Project Activities: In developing and organizing content for the website, the researchers will draw heavily on the existing Cognitive Tutor Middle Level Mathematics courses that were developed by Carnegie Mellon University. The website content, which will include a complete 6th- 8th-grade mathematics curriculum, reflects National Council of Teachers of Mathemtics (2000) curriculum, teaching and assessment standards. It will target and develop five content strands across the three-year sequence: numbers and operations, algebra, data analysis, geometry, and ratios and proportional reasoning. The development plan includes iterative content development, system development, and management. After initial development, the research team will complete pilot testing of the new site in after-school programs, and will monitor the feasibility of student, teacher, and parent use of the site. Measures of accomplishment will include data describing the time students spend on the site, number and type of problems completed, and declining error rates while solving problems on the site, as well as successful use of the site by teachers, as measured by the amount of use of the site’s teacher tools.

Products: The primary outcome of this project is the development of a website for mathematics support and published reports.

Structured Abstract

Purpose: The researchers propose to develop a website for middle-school mathematics (grades 6-8) where students can work with a computer-based tutoring system called Cognitive Tutors. The proposed website will provide content for a complete 6th-8th-grade mathematics curriculum. Researchers will build on the existing Cognitive Tutor Middle Level Mathematics curriculum by developing new problems that emphasize the use of multiple strategies in mathematical reasoning. Site development will also include support materials such as interactive worksheets and quizzes, and automated reporting of student progress and performance for tutors, teachers, and parents who want to provide direction to students using the site. The proposed site will provide step-by-step tutoring on conceptually rich math problems, which should be useful in a range of contexts, including after-school programs, homework, classroom exercises, and libraries.

Setting: The setting for this project is schools in the Pittsburgh area.

Population: The participants in this project are students in grades 6-8 who are enrolled in after-school programs in four middle schools. The team anticipates that approximately 200 students will participate in this development effort.

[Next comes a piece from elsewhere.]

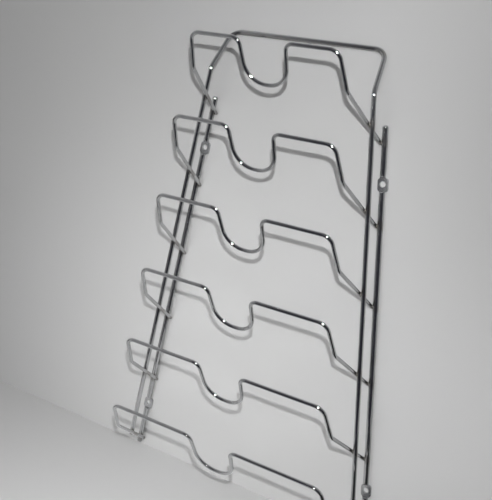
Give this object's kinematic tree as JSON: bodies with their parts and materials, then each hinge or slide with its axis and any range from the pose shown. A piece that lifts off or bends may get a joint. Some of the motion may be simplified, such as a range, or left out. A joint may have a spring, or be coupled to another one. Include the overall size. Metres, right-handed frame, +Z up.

Intervention: To make the new website most useful, the researchers will extend the existing Middle School Cognitive Tutor problem set so that students are more frequently exposed to the use of multiple strategies in mathematical reasoning. By exposing students to the use of multiple strategies, students can learn that mathematics problems can be tackled in different ways and that ideas like the distributive law can be applied to many different types of mathematical problems. The new tutorial content will also help students recognize and explain the connections between the different strategies. The website will enable teachers to assemble interactive worksheets and quizzes by selecting existing problems from the site. The automated reporting feature of the program will also allow teachers and students to view data and reports on student progress and performance.

Research Design and Methods: The researchers will make the website operational with initial versions of the interactive worksheets and quizzes, and the automated reporting feature in Year 1. Tutors and problems for all three grade levels will be adapted from the existing middle school curriculum. In Year 2, the researchers will make iterative revisions of tools and reports and existing tutors, as well as develop initial multi-strategy tutors, and revise content developed in Year 1 based on analysis of usage data. In Year 3, researchers will make further iterative revisions of prior tutors and develop a second set of multi-strategy tutors. Teachers will review the tutor problems in relevant units of the Cognitive Tutor middle-school math courses, looking for opportunities to extend the problem-solving strategies or representations used. Where necessary, new tutor activities will be designed by the teachers, principal investigators, and the research associate.

Key Measures: Key measures include user satisfaction, use by students, problem completion by students, performance improvement over time, and, successful use by teachers.

Data Analytic Strategy: There will be at least two cycles of real-world use of the developed tutors in actual after-school programs. Problems observed during these sessions will be fixed before the next iteration. The Cognitive Tutor Authoring Tools (CTAT)-built tutors have built-in logging capabilities that contain a detailed record of all student actions with the tutor and the tutor responses to these actions. These log data will be analyzed.

Related IES Projects: Enhancing Student Learning with an Orchestration Tool for Personalized Teacher-Student Interactions in Classrooms Using Intelligent Tutoring Software Education Technology (R305A180301); Optimizing AI-Based Tutoring Software for Middle-School Mathematics on Smartphones (R305A220386)

Publications

Journal article, monograph, or newsletter

Aleven, V., McLaren, B.M., and Sewall, J. (2009). Scaling-Up Programming by Demonstration for Intelligent Tutoring Systems Development: An Open-Access Website for Middle-School Mathematics Learning. IEEE Transactions on Learning Technologies, 2(2): 64–78.

Aleven, V., McLaren, B.M., Sewall, J., van Velsen, M., Popescu, O., Demi, S., Ringenberg, M., and Koedinger, K.R. (2016). Example-Tracing Tutors: Intelligent Tutor Development for Non-Programmers. International Journal of Artificial Intelligence in Education, 26(1): 224–269.